Si les mollahs chutaient, qui prendrait alors leur place?
On évoque parfois le scénario d’une prise du pouvoir par le corps des Gardiens de la révolution, les Pasdarans, sous la forme d’une «junte militaro-islamiste» qui mettrait de côté un clergé disqualifié et détesté par la majorité de la population. Des Pasdarans qui ont beaucoup d’intérêts à préserver, tout spécialement économiques. Ce n’est pas pour rien si Israël a mené lundi 23 juin des frappes contre leurs différents QG dans la région de Téhéran.

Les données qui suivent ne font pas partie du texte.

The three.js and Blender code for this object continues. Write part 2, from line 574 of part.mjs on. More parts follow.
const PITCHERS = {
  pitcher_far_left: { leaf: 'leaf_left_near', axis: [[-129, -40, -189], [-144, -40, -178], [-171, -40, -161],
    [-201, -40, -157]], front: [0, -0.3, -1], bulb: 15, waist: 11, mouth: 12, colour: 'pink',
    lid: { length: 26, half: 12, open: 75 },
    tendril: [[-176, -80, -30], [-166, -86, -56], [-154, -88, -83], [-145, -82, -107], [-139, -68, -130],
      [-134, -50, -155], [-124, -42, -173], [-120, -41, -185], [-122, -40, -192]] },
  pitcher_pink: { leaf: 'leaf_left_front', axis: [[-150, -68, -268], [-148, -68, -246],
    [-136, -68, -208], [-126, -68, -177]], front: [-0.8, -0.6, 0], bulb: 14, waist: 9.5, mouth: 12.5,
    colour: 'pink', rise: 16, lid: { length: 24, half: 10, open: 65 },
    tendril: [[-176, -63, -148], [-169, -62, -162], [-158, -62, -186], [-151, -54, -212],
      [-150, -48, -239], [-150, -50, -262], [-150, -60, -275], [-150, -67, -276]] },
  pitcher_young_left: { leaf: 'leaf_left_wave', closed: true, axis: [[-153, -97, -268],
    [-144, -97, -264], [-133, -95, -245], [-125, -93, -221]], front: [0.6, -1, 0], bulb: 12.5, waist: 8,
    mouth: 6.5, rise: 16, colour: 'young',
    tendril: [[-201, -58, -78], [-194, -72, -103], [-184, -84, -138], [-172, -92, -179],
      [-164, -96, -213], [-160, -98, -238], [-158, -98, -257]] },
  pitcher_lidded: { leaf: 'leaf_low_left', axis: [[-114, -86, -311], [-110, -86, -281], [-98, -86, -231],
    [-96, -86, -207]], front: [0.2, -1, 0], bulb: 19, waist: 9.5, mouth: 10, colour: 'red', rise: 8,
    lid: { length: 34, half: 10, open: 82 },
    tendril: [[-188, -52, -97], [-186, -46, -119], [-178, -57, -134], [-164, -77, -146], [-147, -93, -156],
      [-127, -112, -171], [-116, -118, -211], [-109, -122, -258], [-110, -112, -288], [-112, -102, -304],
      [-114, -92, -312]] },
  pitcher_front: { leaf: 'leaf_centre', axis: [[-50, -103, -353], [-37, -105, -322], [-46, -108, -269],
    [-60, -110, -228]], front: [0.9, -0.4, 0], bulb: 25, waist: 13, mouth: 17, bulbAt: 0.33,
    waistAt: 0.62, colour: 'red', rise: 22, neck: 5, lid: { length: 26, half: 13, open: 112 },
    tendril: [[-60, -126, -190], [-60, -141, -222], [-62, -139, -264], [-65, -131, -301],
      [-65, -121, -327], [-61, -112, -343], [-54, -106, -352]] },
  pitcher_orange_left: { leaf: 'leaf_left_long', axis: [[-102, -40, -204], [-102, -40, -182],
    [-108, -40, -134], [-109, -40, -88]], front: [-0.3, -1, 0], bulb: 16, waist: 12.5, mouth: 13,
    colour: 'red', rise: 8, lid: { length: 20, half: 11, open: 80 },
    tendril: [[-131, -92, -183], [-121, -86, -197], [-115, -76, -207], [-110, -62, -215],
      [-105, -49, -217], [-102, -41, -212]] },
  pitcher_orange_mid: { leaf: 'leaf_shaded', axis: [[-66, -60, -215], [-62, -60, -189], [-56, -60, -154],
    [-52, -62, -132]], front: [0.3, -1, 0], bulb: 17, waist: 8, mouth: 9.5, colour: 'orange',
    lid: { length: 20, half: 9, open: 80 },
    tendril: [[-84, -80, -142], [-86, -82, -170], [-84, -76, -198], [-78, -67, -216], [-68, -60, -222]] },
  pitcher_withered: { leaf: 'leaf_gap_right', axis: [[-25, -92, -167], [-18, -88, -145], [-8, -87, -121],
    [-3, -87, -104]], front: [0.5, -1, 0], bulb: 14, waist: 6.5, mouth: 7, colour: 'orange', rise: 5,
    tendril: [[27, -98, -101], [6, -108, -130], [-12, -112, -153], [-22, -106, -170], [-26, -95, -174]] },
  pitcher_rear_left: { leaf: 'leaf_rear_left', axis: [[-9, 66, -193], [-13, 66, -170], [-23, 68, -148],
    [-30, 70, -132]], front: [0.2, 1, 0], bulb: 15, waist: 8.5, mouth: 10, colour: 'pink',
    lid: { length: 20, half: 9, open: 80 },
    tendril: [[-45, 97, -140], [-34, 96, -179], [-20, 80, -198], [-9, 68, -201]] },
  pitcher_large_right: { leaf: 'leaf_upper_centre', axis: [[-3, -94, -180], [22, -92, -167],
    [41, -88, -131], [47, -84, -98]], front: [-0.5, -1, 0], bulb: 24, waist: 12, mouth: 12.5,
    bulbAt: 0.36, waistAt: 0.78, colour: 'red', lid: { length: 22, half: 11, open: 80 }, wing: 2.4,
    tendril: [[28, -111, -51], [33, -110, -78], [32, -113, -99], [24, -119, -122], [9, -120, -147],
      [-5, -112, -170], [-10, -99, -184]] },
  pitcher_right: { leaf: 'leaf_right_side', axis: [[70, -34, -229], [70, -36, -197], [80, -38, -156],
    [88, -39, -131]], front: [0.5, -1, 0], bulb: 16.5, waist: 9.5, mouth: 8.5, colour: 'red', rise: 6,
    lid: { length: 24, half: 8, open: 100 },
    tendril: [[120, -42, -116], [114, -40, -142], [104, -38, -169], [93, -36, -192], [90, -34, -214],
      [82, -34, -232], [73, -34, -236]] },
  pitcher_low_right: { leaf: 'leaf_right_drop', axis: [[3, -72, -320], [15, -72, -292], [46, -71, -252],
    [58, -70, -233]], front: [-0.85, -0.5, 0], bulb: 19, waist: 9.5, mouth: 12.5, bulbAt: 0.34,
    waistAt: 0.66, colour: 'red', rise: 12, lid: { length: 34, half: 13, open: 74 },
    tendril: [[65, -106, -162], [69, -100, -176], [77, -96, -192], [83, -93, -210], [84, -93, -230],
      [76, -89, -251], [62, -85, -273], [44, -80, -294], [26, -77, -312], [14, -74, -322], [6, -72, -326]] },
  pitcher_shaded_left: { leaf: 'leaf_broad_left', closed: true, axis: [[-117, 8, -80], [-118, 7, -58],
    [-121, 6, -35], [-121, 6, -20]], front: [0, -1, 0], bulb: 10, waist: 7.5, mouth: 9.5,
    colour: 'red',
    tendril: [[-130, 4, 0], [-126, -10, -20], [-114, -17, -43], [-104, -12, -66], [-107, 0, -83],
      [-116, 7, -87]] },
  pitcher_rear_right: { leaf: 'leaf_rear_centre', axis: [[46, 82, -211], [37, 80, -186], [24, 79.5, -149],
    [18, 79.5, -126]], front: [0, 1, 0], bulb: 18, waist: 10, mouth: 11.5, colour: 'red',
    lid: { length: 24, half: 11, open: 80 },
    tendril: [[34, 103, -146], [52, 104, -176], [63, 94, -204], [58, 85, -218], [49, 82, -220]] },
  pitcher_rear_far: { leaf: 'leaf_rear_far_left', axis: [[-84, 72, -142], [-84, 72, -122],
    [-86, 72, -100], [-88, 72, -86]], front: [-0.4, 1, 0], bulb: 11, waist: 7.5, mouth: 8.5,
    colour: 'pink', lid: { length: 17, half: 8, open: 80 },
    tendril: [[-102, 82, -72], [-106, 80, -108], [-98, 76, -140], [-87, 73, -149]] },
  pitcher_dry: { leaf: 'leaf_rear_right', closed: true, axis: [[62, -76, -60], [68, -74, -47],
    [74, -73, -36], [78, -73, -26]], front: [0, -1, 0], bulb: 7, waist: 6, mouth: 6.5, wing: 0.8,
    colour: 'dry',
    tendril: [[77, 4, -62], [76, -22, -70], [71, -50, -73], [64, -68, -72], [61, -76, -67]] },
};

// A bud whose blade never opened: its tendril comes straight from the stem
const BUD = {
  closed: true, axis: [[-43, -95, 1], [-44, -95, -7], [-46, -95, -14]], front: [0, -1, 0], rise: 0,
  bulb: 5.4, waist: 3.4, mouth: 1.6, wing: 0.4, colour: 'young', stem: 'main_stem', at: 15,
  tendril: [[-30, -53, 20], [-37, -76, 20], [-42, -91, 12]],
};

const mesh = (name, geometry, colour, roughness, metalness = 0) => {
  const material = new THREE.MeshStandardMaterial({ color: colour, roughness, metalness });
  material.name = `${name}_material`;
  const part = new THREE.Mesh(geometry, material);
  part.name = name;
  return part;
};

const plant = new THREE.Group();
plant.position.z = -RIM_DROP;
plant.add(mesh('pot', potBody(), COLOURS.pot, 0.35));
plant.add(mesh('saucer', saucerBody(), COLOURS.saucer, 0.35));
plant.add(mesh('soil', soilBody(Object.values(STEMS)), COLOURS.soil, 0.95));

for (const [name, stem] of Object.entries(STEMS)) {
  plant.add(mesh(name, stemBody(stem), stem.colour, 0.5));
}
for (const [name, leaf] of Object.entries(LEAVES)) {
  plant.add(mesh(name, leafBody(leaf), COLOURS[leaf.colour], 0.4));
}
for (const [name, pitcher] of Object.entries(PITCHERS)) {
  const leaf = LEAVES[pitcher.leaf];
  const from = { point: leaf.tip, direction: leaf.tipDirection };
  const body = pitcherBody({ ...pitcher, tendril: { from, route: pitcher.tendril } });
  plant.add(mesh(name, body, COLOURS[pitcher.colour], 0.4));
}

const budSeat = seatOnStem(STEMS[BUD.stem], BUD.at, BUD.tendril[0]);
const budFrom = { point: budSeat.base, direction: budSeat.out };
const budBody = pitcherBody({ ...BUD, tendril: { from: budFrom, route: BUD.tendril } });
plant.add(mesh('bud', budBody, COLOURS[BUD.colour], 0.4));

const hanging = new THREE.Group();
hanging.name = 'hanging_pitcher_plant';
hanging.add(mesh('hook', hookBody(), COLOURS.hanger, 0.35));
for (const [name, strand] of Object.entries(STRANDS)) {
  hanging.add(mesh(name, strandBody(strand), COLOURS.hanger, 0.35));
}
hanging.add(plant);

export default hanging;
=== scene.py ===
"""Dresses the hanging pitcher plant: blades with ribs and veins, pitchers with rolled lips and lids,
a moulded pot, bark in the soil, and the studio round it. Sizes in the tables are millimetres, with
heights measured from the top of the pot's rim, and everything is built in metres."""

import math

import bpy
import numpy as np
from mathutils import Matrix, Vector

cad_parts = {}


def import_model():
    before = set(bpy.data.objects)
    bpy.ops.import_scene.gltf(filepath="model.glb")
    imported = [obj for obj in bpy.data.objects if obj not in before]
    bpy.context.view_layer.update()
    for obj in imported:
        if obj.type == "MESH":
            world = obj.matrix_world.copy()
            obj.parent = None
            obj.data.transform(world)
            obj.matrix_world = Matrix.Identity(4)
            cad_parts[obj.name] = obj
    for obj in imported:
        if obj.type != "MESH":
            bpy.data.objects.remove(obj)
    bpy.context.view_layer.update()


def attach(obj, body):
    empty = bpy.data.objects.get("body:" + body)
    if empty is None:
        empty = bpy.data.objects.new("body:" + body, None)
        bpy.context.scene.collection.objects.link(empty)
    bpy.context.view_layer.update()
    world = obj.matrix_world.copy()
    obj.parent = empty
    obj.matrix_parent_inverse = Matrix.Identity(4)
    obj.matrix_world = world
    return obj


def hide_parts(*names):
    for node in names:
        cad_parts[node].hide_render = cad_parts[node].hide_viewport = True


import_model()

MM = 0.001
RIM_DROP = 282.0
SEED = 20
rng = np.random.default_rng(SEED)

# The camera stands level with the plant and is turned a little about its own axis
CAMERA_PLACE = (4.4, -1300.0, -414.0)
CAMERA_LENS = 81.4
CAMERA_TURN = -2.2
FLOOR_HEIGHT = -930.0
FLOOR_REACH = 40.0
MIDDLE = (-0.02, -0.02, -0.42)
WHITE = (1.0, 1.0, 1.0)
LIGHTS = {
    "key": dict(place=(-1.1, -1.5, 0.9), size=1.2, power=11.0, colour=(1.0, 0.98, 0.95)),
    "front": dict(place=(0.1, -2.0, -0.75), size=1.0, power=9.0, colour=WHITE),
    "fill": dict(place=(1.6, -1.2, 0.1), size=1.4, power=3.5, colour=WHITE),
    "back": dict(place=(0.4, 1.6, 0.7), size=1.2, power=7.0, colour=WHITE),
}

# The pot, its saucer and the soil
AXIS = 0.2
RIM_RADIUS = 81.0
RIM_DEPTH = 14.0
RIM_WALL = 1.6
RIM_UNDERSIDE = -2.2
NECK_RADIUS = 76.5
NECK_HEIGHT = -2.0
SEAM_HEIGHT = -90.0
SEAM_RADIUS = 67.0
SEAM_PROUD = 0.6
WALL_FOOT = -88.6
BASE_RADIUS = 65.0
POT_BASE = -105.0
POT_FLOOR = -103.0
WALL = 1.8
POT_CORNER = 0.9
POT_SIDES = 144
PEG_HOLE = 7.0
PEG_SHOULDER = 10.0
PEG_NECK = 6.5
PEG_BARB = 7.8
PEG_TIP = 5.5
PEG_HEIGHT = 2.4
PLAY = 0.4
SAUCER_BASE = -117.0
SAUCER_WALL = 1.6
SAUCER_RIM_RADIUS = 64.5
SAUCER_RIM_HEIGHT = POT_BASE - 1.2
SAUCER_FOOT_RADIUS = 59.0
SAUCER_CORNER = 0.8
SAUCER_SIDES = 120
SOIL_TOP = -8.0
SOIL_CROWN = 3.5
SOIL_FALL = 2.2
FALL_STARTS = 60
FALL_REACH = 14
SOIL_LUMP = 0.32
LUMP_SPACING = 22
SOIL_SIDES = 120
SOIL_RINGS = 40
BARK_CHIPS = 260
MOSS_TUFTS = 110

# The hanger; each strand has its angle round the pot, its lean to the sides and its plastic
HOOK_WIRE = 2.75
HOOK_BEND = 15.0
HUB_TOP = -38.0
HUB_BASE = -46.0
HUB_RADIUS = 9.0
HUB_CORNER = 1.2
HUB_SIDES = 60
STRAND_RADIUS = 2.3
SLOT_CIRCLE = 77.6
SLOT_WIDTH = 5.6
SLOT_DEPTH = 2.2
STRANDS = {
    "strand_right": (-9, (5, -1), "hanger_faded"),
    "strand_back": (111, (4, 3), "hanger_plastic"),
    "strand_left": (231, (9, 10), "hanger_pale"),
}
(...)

Ces pasdarans auraient-ils toujours une rhétorique antisioniste?
Est-il inconcevable d’imaginer un régime islamique plus modéré, demain, en Iran?
Ce n’est sans doute plus possible aujourd’hui. C’était l’illusion du «mouvement vert» de 2009 qui s’est mal terminé. Contrairement à ses parents justement, la jeunesse iranienne actuelle considère que le régime n’est pas réformable. Il est donc intrinsèquement condamné. Mais on en revient toujours point central du «jour d’après», celui de la problématique d’une alternative au régime de la la République islamique.
On n’est donc pas certain que l’intervention américano-israélienne ne provoque pas quelque chose de pire au statu quo que les premières frappes israéliennes du 13 juin?
C’est toute la question alimentée par le «syndrome irakien». A Washington, on a toujours cela en tête et c’est sans doute pour cela que Donald Trump avait d’abord privilégié l’option diplomatique, même si elle paraît désormais de plus en plus compromise.